| DIRECTION |
Pick out the lines containing "into".

| SOURCE EXCERPT |
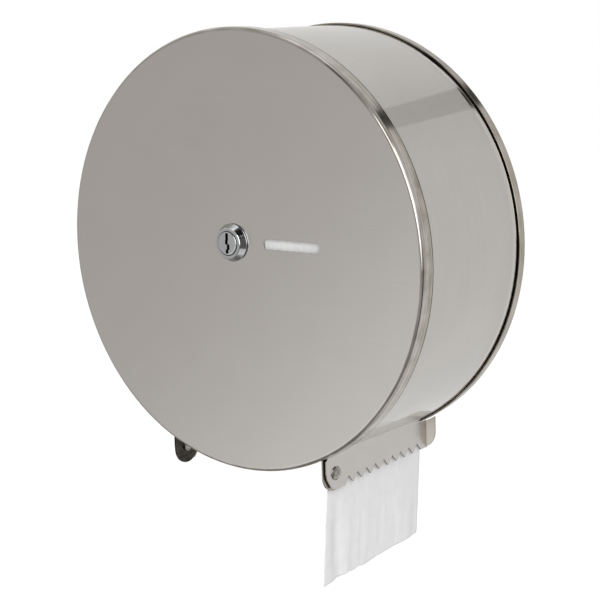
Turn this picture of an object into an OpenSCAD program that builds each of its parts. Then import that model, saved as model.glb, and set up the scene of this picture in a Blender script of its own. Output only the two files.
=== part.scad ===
// Round wall dispenser for jumbo paper rolls: a shallow back pan, a drum wall, a hinged
// front cover with a cam lock, two tear blades and a spindle with a paper roll on it.
// X points right, Z up and -Y out from the wall. The origin is the drum's centre on the wall.

/* [Sheet metal] */
// Thickness of the stainless sheet
sheet_t = 0.8; // [0.6:0.1:1.2]

/* [Front cover] */
// Outer diameter of the cover
cover_d = 265; // [245:1:300]
// Depth of the cover's rim, from the face back
rim_depth = 10.5; // [9:0.1:16]
// Outer radius of the pressed corner between face and rim
corner_r = 2.5; // [1.5:0.1:3]
// Gap beside each blade where the rim is cut away for the outlet
notch_gap = 0.6; // [0.4:0.1:1.5]

/* [Drum wall] */
// Radial gap between the cover's rim and the drum wall
rim_gap = 1.1; // [0.8:0.1:1.6]
// How far the wall's front edge stays behind the cover's face
wall_setback = 3; // [2.5:0.1:6]

/* [Back pan] */
// Depth of the pan's flange
pan_depth = 7.5; // [6:0.1:9]
// How far the flange stands proud of the drum wall
pan_proud = 1.3; // [1:0.1:2]
// Outer radius of the pan's pressed corner
pan_corner_r = 2; // [1.5:0.1:3]
// Width of the open line between the flange and the drum wall
shadow_gap = 1.6; // [1:0.1:2.5]
// Length of the lip that carries the drum wall
lip_overlap = 7; // [5:0.1:10]
// Depth of the stiffening bead pressed round the pan's floor
bead_h = 1.6; // [1:0.1:2.5]
// Radius of the bead's centre line on the floor
bead_line_r = 106; // [100:1:110]

/* [Wall screws] */
// Distance between the screw holes, both ways
screw_pitch = 120; // [100:1:130]
// Radius of a screw hole
screw_hole_r = 3.2; // [2.5:0.1:4]

/* [Paper outlet] */
// Distance between the outer faces of the two tear blades
outlet_w = 119; // [100:1:124]
// Height of a blade's straight edge below the drum wall's cut
blade_drop = 17.5; // [16:0.1:20]
// How much higher a blade's teeth are at the wall than at the cover
foot_rise = 3; // [0:0.1:4]
// Depth of a tooth
tooth_h = 5.1; // [3:0.1:6]
// Number of gaps between teeth
root_count = 9; // [5:1:12]
// Length of straight edge between the last tooth gap and the blade's nose
tooth_land = 3.6; // [2:0.1:8]
// Radius of a tooth's tip
tooth_tip_r = 1.1; // [0.6:0.1:1.5]
// Distance from the wall to the rearmost gap between teeth
rear_root_out = 11.6; // [8.6:0.1:14]
// Width of the tab that a blade's rear end is bent into
tab_w = 7.4; // [5:0.1:14]
// Radius of the tab's lower corner
tab_corner_r = 12; // [9:0.5:14]
// Radial distance of the tab's top edge from the back pan's flange
tab_gap = 0.6; // [0.4:0.1:3]

/* [Cover hinge] */
// Distance of the hinge line behind the cover's face
hinge_back = 14.8; // [14:0.1:18]
// Distance of the hinge line below the drum wall's cut
hinge_drop = 12.7; // [11:0.1:15]
// Radius of a rivet's shank
rivet_r = 2; // [1.5:0.1:2.5]
// Radius of a rivet's head
rivet_head_r = 4.2; // [3.5:0.1:5]
// Height of a rivet's head
rivet_head_h = 1.5; // [1:0.1:2]
// Running clearance of the cover's ears on the rivets
rivet_play = 0.05; // [0.03:0.01:0.1]
// Height of the rivet's closed end inside the ear
rivet_tail_h = 1; // [0.8:0.1:1.5]
// Thickness of the washer between ear and blade
washer_t = 0.8; // [0.5:0.1:1]
// Distance from the hinge line to a blade's front edge
blade_nose = 9.3; // [8:0.1:9.6]
// Radius of a cover ear round its rivet
ear_r = 10.8; // [9:0.1:11]

/* [Lock] */
// Sideways place of the lock's centre
lock_x = -1.6; // [-4:0.1:4]
// Height of the lock's centre above the drum's centre
lock_up = 6.5; // [4:0.1:8]
// Radius of the turning plug
plug_r = 7.35; // [6.8:0.05:8.2]
// Running clearance of the plug in the barrel
plug_play = 0.07; // [0.03:0.01:0.1]
// Thickness of the threaded barrel round the plug
barrel_wall = 1.98; // [1.6:0.01:2.6]
// How deep the barrel's two flats are cut
flat_depth = 1.3; // [0.6:0.1:1.4]
// How far the head stands past the barrel, over the cover's hole
head_lip = 1.9; // [1.2:0.1:3]
// Width of the flat ring round the plug at the front of the head
head_ring_w = 1.58; // [1:0.01:2.2]
// How far the head stands out from the cover
lock_head_h = 4.8; // [3.5:0.1:6]
// Length of the barrel behind the cover's face
lock_barrel_l = 17.5; // [15:0.1:18]
// How far the plug's face stands in front of the head's ring
plug_proud = 0.6; // [0:0.1:1]
// Rounding of the plug's front edge
plug_round = 1.2; // [0.8:0.1:1.3]
// Width of the keyway
keyway_w = 2; // [1:0.1:2.2]
// Solid metal left beyond each end of the keyway
keyway_end = 1.35; // [0.8:0.05:3]
// Depth of the keyway
keyway_depth = 16; // [10:1:18]
// Thinnest wall of the fixing nut
nut_wall = 2.6; // [1.8:0.1:4]
// Thickness of the fixing nut
nut_t = 3.2; // [2.5:0.1:4]

/* [Lock cam] */
// Length of the cam from the plug's axis
cam_l = 13; // [11:0.1:13.5]
// Width of the cam
cam_w = 9; // [8:0.1:10]
// Thickness of the cam
cam_t = 2; // [1.5:0.1:2.5]
// Side of the square end that carries the cam
tang_side = 5; // [4:0.1:5.5]
// Gap between the cam and the latch plate that it turns behind
cam_gap = 0.6; // [0.4:0.1:1]
// Clearance round the cam in the latch plate's slot
cam_slot_play = 1.2; // [0.8:0.1:1.6]

/* [Spindle] */
// Outer radius of the spindle tube
spindle_r = 17; // [16.6:0.1:20]
// Thickness of the spindle tube's wall
spindle_wall = 1.2; // [1:0.1:1.4]
// Gap between the latch plate and the lock's barrel
latch_gap = 2; // [1:0.1:4]
// Thickness of the latch plate
latch_t = 1.5; // [1:0.1:2]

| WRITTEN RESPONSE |
Turn this picture of an object into an OpenSCAD program that builds each of its parts. Then import that model, saved as model.glb, and set up the scene of this picture in a Blender script of its own. Output only the two files.
// Width of the tab that a blade's rear end is bent into